Basically we only have to apply today's wiring rules to PEW actually done, so when we're not installing a switch we don't need to worry about it's location. The question of switch location simply doesn't arise for an oven; so the question is whether, if we are installing a hob, we can use an existing switch. My answer is the rule we are applying [4.7.1] is a rule about the hob; so we can only use the existing switch if it's in a compliant location for the new hob.
But that pre-supposes that we're installing a hob, rather than replacing one appliance (range) with another (hob).

When a freestanding range is replaced with separate hob & oven, either one of the new appliances can be regarded as being a replacement, with the other being a new install. Either way of viewing it is equally valid.

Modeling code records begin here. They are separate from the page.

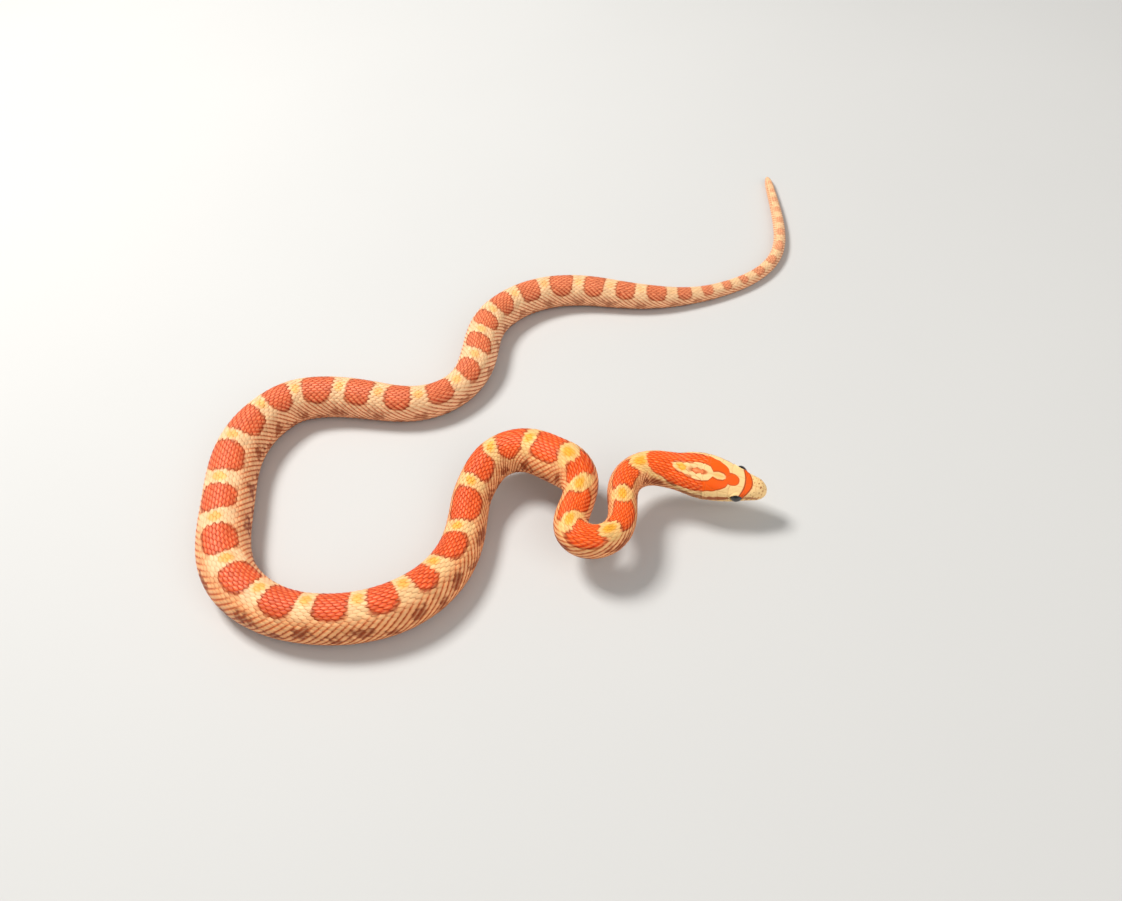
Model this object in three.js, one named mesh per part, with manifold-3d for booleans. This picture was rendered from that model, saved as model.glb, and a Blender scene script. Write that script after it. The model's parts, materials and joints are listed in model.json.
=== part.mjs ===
// A young corn snake, life size, lying still on the floor with its neck and head raised.
// Millimetres, +Z up. The origin is on the floor, under the middle of the outline seen from above.
// "s" is the distance from the tip of the snout along the midline of the body.
// "angle" is the way round a section, in degrees from the middle of the back, right side positive.

import * as THREE from 'three';
import Module from 'manifold-3d';

const wasm = await Module();
wasm.setup();

// Driving sizes
const bodyLength = 400;
const headLength = 17;
const nodeGap = 0.3;
const snoutRound = 2.2;
const tailTipRound = 5;
const neckLift = 5.6;
const liftEndsAt = [63, 112];
const headRoll = 26;
const rollEndsAt = [13, 36];

// The way the body lies, seen from above: where each bend starts and ends, and its turn in
// degrees, left positive, for someone who walks from the snout to the tail
const snoutPlace = [41.3, -49.8];
const snoutHeading = 155;
const bends = [
  [19, 34, 107],
  [35, 65, -266],
  [52, 71, 137],
  [74, 100, 152],
  [88, 96, -27],
  [100, 141, -86],
  [133, 173, -55],
  [157, 182, -27],
  [188, 237, -93],
  [214, 223, -19],
  [239, 272, 99],
  [274, 288, -16],
  [273, 320, -102],
  [291, 388, 95],
  [346, 372, 29],
];

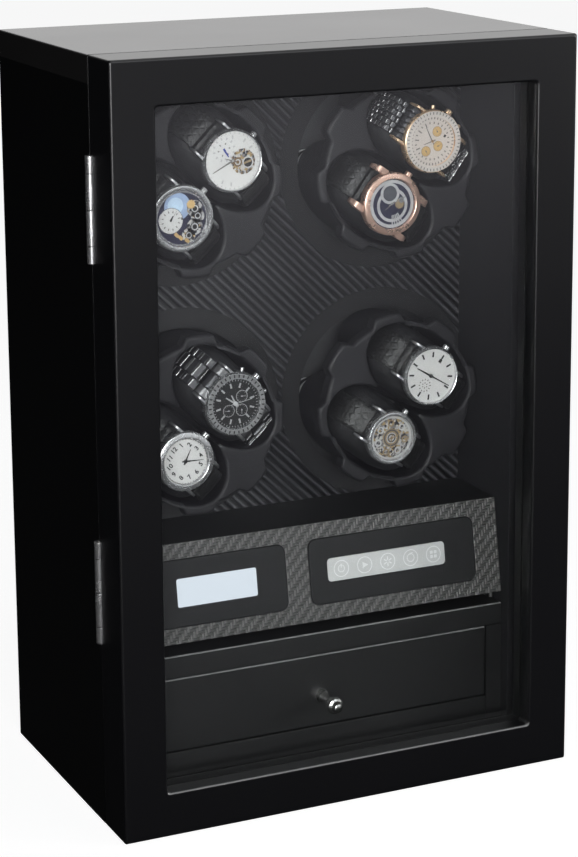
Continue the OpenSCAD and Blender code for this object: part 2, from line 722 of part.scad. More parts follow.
side_panel_left();
side_panel_right();
top_panel();
bottom_panel();
rear_panel();
rear_panel_screws();
side_liners();
fascia();
drive_deck();
spindle_bearings();
drive_belts();
gear_motors();
drawer_shelf();
drawer_cheeks();
plinth_rail();
drawer_runners();
console_panel();
display_bezel();
key_bezel();
display_module();
key_strip();
control_board();
power_inlet();
hinge_cabinet_leaves();
hinge_pins();
magnet_strikes();
door_stile_left();
door_stile_right();
door_rail_top();
door_rail_bottom();
door_glass();
glass_beads();
hinge_door_leaves();
door_magnets();
drawer_front();
drawer_tray();
drawer_lining();
drawer_knob();
knob_screw();
turntable(-1, 1);  // turntable_upper_left
turntable(1, 1);  // turntable_upper_right
turntable(-1, 0);  // turntable_lower_left
turntable(1, 0);  // turntable_lower_right
spindle(-1, 1);  // spindle_upper_left
spindle(1, 1);  // spindle_upper_right
spindle(-1, 0);  // spindle_lower_left
spindle(1, 0);  // spindle_lower_right
cushions(-1, 1);  // cushions_upper_left
cushions(1, 1);  // cushions_upper_right
cushions(-1, 0);  // cushions_lower_left
cushions(1, 0);  // cushions_lower_right
watches(-1, 1);  // watches_upper_left
watches(1, 1);  // watches_upper_right
watches(-1, 0);  // watches_lower_left
watches(1, 0);  // watches_lower_right
motor_pulley(-1, 1);  // motor_pulley_upper_left
motor_pulley(1, 1);  // motor_pulley_upper_right
motor_pulley(-1, 0);  // motor_pulley_lower_left
motor_pulley(1, 0);  // motor_pulley_lower_right
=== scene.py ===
"""The watch winder box as it looks: detailed pieces over the CAD frame, materials, light and camera."""

import json
from math import acos, atan, copysign, cos, hypot, pi, radians, sin, sqrt

import bmesh
import bpy
import numpy as np
from mathutils import Matrix, Vector
from mathutils.geometry import delaunay_2d_cdt

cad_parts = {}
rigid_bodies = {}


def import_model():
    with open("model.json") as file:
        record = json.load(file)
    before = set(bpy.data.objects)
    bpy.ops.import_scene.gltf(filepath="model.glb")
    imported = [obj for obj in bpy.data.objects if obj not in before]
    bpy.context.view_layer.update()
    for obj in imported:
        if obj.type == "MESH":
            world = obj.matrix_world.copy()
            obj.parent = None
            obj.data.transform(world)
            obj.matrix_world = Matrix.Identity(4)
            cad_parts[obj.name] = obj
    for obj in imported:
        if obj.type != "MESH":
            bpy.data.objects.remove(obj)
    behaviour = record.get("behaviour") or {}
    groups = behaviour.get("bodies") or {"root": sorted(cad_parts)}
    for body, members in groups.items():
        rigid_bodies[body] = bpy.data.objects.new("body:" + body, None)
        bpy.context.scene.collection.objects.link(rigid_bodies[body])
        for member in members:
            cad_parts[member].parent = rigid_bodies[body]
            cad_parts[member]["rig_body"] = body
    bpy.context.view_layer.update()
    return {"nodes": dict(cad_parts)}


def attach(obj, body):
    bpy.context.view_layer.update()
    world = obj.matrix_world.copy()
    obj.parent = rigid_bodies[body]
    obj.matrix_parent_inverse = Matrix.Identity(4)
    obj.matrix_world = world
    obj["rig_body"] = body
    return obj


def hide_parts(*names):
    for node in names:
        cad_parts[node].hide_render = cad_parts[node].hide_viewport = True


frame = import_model()
nodes = frame["nodes"]
scene = bpy.context.scene
MM = 0.001

# Planes and sizes of the CAD frame, in millimetres
BOX_W = 330.0
BOX_H = 508.0
FRONT_Y = -105.0
DOOR_BACK_Y = -69.0
GLASS_Y = -93.0
CAB_Y = -68.0
BACK_Y = 105.0
HINGE_Y = -68.5
HINGE_ZS = (160.5, 411.0)
HINGE_HALF = 34.5
MAGNET_X = 156.0
MAGNET_ZS = (101.6, 406.4)
DOOR_MEMBER = 30.0
REBATE = 22.0
INNER_X = 141.0
CEILING_Z = 490.0
SHELF_TOP_Z = 103.0
FASCIA_Y = 10.0
FASCIA_T = 4.0
RIB_PITCH = 5.0
RIB_DEPTH = 1.1
FLANGE_Y = -25.0
FLANGE_T = 10.0
POCKET_FLOOR_Y = 17.5
CUP_BACK_Y = 20.0
CUP_WALL = 2.5
HUB_BACK_Y = 26.0
LOBE_R = 62.5
WAIST_R = 56.5
LOBES = 8
LOBE_FLANK = 1.3
HOLE_R = 60.0
POCKET_A = 27.5
POCKET_B = 45.0
POCKET_OFF = 25.3
SPINDLE_R = 4.0
FACE_Y = -45.0
CASE_BACK_Y = -33.5
CUSHION_BACK_Y = 14.0
AXIS_X = 75.0
LOW_AXIS_Z = 250.0
HIGH_AXIS_Z = 413.0
HOUSING_Y = -55.0
CONSOLE_Z = 111.0
CONSOLE_TOP_Z = 177.5
CONSOLE_LEAN = 11.0
DRAWER_Y = -54.0
KNOB_Z = 57.0
KNOB_LEN = 28.0
SCREW_X = 150.0

# Each turntable's axis and the rest angle of its pair of pockets
TURNTABLES = {
    "upper_left": (-AXIS_X, HIGH_AXIS_Z, 44.0),
    "upper_right": (AXIS_X, HIGH_AXIS_Z, 53.0),
    "lower_left": (-AXIS_X, LOW_AXIS_Z, 44.0),
    "lower_right": (AXIS_X, LOW_AXIS_Z, 53.0),
}


# ---------------------------------------------------------------- materials
def grey(value):
    return (value, value, value, 1.0)


def colour(r, g, b):
    return (r, g, b, 1.0)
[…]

If the hob is treated as the replacement, then the switch is existing. No need to do anything with it (as long as it has suitable rating). It is not being installed, so today's rules do not apply to it.

But if the oven is treated as the replacement, then (as above) the hob must be a new-install, and as such it requires a switch that meets today's rules.

All of which is assuming the existing range was direct-wired. If it had a socket, then it gets a bit more complicated. Hard to pretend that changing from socket to direct-connected appliance is in the same league as unplugging a range and plugging in something else (neither of which is PEW).

The best words we had about this were in the original 2010 ESRs, in ESR 66; where the difference between needing a CoC or not was that "replacement of any fitting with a fitting of appropriate size, type, and rating for the electrical circuit" didn't need a CoC. Those words blew most people's idea of 'like-for-like' out of the water. I wish we still had them, because they were very clear - and they would resolve a lot of arguments about what is "low risk PEW".

But while they no longer exist, they're better than "like-for-like" because that term never officially existed.

ESR 59(3) allows an installation to be maintained in original condition; ie using the original rules for the existing installation. the only difference here is that the hob & oven are now fixed in place, rather than being parts of a free-standing range. From the installation point of view, there's no real change. There's a hob exactly where there used to be one, and same for the oven. And if we were changing to a new replacement freestanding range, the question about the switch location would never arise.
So I see nothing wring with adopting the view that the hob is a replacement, and the oven is new, and leaving the switch where it is.